While the Big Five dominate the industry and are likely to satisfy your banking needs, avoid overlooking the smaller players, some of which operate exclusively online.
These include Tangerine Bank, Laurentian Bank of Canada, HSBC Bank of Canada, Canadian Western Bank, and EQ Bank.
Jot down the name of each bank that interests you and visit the website of each one to get an idea of the types of products and services they offer.
Compare each bank based on the attributes that are important to you.
These could be interest rates, fees, rewards programs, promotional offers, investment products, or even the days and hours branches are open.
To expedite the process, there are many financial product comparison tools available online.
These sites aggregate relevant details about various banking products and conveniently present them on one page, saving you considerable time and effort.
Did You Know ?
Canadian Tire has a banking subsidiary called Canadian Tire Bank, which is classified as a Schedule 1 bank in Canada.
3. Open New Account
Once you’ve selected your ideal bank, it’s time to open your new account.
Your first account will likely be a chequing account since you need a place to keep your money for your day-to-day transactions.
However, you can also set up a savings account, self-directed investing account, Registered Retirement Savings Account (RRSP), and more, depending on your needs.
Some opt for a hybrid bank account as it combines features of both chequing and savings accounts.
See our types of bank accounts guide for further details.
To complete this step, you may have the option to establish your account online through the bank’s website.
If not, you’ll need to visit your local branch.
A customer service representative will guide you through setting up your account.
In general, to open an account, you’ll need to:
- Fill out a form with personal details such as your full name, address, and occupation
- Provide two pieces of valid identification
Don’t Forget!
While a social insurance number isn’t usually necessary for a chequing account, you may need to supply one if you want to open a savings account.
4. Transfer Money
Once your new account is up and running, you can transfer your money from your old bank to your new one.
There are different ways to go about it, depending on what options are available.
The easiest and most direct way is to withdraw all your money physically, take it to your new bank branch, and make a deposit.
You can also request a bank draft from your old bank, which is less conspicuous and easier to handle.
Or you can ask them to send the funds electronically.
If you opt for the latter method, it could take a few days for the money to arrive in your new account.
Unfortunately, you may also have to pay a fee.
While it’s okay to transfer the bulk of your money right away, it’s prudent to keep a reasonable amount at your old bank for at least an extra month.
You may need to settle some bill payments, loan payments, and fees linked to your old accounts that come due while you transfer banks.
5. Update Automatic Payments
Now comes the tedious step – updating all your automatic withdrawals.
Depending on how much you rely on online banking, you may have numerous pre-authorized payments linked to your old chequing account.
These include electricity, hydro, insurance, internet, and subscription like the gym.
Create a list of every bill you pay using automatic payments and methodically update the details of each account to reflect your new banking information.

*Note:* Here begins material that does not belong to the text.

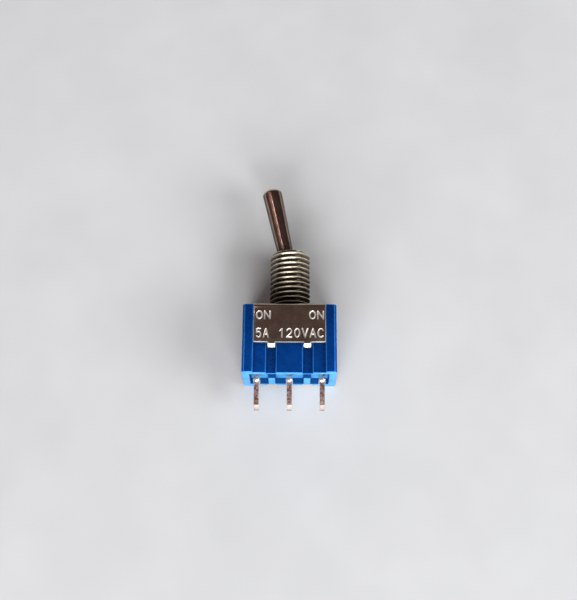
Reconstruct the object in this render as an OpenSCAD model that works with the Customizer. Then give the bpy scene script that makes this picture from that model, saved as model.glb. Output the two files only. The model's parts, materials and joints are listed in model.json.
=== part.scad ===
// Miniature toggle switch: single pole, changeover, two lasting positions, three solder
// terminals in a row and a threaded bushing for a panel.
//
// X runs along the row of terminals, Y along the bushing towards the lever's tip, and Z out
// of the front wide face. The origin is on the bushing's axis, in the panel seat, which is
// the outer face of the mounting frame. The switch lies on its rear wide face.
// Every piece is drawn standing, with the bushing's axis along +Z and the front wide face
// towards -Y, and laid_down() then turns it over. The lever is thrown to the left (-X).

/* [Body] */
// Width of the body, along the row of terminals
body_w = 13.2; // [12.6:0.1:14.5]
// Depth of the body, from wide face to wide face
body_d = 7.9; // [7.6:0.1:9]
// Height of the body, from the panel seat to the terminal face
body_h = 10.1; // [9.8:0.1:12]
// Case wall behind the mounting frame
side_wall = 1.2; // [1:0.05:1.4]
// Case floor that carries the terminals
floor_t = 1.1; // [0.8:0.05:1.4]
// Depth of the end ribs' tops below the panel seat
rib_drop = 0.25; // [0.1:0.05:0.6]
// Chamfer on the upright outer edges of the end ribs
rib_chamfer = 0.3; // [0.1:0.05:0.8]

/* [Terminal face] */
// Depth of the recess around the terminals
recess_h = 0.9; // [0.4:0.05:1.2]
// Distance that the recess reaches past the middles of the outer terminals
recess_reach = 0.95; // [0.7:0.05:1.2]
// Border of the terminal face around the recess, at the wide faces
recess_side_margin = 1.3; // [1.2:0.05:1.6]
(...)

This step is crucial because if a vendor attempts to pull funds from your old account, the transaction can bounce if you have already transferred all your money.
As a result, you’ll incur a non-sufficient funds fee.
Don’t forget to send your updated banking information to your employer, too, or you’ll face delays in getting your paycheque.
6. Close Old Account
Once you’ve updated your pre-authorized payments and settled all remaining financial obligations with your old bank, you can officially close your account.
Contact your bank and let them know your intention to shut down your account.
Depending on your bank’s policies, you can complete this step by phone, in person at a branch, or online.
Some banks charge a fee for closing your account, but this is typically only for those open for a few months.
You may also need to submit a formal request in writing to initiate the closure of your account.